Do as i described above ...or
Both ?
Don't give up ....
We have "talked a lot of people through this"Ohh ... Please tell me you have a pysical pfSense Box , and not a Virtual one.
That's another layer of troubles .... -
@bingo600 Vlans on pfSense Supermicro-server with 4 ports (physical yes) was easy and no problems at all. Followed tutorial to the letter and it looks just fine. Connection from a LAN-port (that has 3 VLANs I set up on it) directly to D-Link port 1.

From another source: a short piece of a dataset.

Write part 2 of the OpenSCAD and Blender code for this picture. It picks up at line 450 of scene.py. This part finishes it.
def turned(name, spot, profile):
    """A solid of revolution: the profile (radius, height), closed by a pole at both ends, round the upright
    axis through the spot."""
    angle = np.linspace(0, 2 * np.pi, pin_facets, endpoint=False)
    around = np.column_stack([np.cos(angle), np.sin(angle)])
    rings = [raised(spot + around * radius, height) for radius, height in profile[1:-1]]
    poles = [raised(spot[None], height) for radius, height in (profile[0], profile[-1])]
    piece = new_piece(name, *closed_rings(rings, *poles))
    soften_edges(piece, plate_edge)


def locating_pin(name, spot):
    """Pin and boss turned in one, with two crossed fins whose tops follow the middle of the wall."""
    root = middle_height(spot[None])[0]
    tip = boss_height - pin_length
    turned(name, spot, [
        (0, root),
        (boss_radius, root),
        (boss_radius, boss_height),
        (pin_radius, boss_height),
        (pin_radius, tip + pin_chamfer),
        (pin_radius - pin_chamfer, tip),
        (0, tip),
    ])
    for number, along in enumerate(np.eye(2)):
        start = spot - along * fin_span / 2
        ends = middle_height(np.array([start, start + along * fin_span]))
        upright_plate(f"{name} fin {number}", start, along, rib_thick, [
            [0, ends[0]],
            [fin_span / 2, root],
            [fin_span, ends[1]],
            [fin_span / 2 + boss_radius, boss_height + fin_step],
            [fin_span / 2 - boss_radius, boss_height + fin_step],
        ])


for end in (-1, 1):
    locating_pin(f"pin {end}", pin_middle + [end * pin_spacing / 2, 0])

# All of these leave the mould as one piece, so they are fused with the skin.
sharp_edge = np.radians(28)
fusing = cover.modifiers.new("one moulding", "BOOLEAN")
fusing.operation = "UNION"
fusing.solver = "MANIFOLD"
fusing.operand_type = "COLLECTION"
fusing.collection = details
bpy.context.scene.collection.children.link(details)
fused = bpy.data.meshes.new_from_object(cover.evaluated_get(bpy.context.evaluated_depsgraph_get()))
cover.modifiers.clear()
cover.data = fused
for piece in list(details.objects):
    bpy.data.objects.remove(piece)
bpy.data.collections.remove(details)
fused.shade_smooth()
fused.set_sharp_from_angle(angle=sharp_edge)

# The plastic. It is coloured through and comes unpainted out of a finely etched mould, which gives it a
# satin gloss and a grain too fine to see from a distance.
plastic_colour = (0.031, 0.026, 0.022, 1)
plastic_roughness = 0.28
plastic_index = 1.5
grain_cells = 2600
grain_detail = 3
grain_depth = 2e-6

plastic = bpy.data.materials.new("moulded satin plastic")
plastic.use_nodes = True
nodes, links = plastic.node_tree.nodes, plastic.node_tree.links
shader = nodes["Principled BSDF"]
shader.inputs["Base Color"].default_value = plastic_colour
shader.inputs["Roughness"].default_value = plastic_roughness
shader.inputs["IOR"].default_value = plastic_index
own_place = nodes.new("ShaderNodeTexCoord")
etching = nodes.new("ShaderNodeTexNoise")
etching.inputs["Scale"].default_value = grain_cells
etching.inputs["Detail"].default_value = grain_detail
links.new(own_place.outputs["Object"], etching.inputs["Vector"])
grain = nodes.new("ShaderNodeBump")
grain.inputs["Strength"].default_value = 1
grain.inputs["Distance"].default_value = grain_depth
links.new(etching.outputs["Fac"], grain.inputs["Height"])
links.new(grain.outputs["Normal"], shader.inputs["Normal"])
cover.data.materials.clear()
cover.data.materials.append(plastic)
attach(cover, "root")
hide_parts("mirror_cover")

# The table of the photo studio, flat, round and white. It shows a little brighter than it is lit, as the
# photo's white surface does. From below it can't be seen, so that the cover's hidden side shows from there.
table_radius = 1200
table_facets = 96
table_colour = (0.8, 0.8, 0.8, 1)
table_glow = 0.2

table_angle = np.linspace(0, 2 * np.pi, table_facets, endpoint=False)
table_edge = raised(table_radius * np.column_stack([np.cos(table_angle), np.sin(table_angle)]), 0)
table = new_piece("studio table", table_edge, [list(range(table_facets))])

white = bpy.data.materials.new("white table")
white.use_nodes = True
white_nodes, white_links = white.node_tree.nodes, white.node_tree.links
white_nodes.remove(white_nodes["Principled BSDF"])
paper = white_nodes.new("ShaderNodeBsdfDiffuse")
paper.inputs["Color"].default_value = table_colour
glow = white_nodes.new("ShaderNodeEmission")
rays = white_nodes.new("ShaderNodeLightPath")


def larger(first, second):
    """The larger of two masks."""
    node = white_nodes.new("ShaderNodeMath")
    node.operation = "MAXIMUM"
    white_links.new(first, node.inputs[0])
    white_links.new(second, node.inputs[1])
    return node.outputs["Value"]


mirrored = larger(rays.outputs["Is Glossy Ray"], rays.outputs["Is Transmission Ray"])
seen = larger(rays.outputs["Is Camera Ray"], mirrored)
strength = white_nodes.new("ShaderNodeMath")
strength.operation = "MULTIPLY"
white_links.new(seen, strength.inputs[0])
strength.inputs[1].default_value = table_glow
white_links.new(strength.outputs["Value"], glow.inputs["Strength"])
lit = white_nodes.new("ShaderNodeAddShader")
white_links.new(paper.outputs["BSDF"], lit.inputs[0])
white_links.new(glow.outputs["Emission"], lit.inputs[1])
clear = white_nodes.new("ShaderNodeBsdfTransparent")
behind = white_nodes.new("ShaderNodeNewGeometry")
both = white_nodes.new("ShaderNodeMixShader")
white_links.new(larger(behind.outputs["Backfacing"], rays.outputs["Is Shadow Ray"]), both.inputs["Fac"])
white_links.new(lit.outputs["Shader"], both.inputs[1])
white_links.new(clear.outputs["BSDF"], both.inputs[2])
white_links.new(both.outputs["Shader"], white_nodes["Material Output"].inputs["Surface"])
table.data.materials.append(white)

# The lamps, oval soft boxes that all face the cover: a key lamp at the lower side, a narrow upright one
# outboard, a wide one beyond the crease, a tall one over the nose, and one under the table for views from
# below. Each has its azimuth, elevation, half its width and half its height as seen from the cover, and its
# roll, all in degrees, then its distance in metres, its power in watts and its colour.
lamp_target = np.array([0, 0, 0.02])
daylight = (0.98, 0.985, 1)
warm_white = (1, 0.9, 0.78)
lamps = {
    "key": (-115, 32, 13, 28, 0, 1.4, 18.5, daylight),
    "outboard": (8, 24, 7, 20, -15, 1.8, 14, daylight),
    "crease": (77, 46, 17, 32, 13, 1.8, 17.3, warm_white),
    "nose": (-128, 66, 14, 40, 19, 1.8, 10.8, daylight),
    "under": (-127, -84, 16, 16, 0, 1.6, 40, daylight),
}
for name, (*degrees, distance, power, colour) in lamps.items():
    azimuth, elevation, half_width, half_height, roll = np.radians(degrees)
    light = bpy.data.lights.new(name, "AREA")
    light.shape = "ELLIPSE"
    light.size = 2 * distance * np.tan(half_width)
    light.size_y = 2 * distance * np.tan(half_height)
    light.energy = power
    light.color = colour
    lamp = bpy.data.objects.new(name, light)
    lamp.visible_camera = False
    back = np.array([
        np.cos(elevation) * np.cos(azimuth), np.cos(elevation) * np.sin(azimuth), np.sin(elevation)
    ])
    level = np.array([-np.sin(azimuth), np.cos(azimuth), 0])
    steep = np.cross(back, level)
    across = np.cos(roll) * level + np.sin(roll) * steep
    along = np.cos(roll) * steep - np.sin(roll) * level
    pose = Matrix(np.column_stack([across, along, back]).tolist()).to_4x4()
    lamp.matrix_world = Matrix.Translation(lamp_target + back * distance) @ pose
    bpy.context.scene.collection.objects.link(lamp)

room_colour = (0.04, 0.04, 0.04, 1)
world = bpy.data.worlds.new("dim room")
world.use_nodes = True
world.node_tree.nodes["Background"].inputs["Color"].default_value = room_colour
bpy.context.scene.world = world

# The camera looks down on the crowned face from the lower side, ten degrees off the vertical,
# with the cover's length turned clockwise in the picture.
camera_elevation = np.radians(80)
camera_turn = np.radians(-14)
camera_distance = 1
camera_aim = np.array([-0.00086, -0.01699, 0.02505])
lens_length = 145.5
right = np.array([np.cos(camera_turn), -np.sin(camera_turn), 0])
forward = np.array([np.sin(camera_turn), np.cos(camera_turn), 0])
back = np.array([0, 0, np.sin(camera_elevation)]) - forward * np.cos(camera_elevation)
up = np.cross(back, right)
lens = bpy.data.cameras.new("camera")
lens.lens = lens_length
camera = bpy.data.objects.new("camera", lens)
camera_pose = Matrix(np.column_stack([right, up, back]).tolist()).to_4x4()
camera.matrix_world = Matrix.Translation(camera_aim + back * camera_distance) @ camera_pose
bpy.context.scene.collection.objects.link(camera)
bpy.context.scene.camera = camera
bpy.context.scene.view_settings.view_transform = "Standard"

The problem is D-Link. switch and to do the thing you describe under 4. (choosing tagged, non-tagged, non-member) in the interface. I understand your instructions , but the GUI simply doesn't let me to do it easy as I can see all other GUIs let you do (even on cheaper switches). It is at least 4-5 different places and it isn't always clear what each setting will do. What I can do in the "Member" interface depens on all those 4-5 other places and even then it doesn't let me to do a tag 1 port and untagged 43 port (it refuse to let me have port 1 tagged/member, even thougth the option is active).
The easy part is to create the VLANs and their naming, that was super easy everywhere.
Not giving up yet, just taking a break.. maybe try to read up on how to do it from terminal/shell instead. But requires som learning of dlink syntax.
I will create a small lab at home just to see if I can do it on other switches.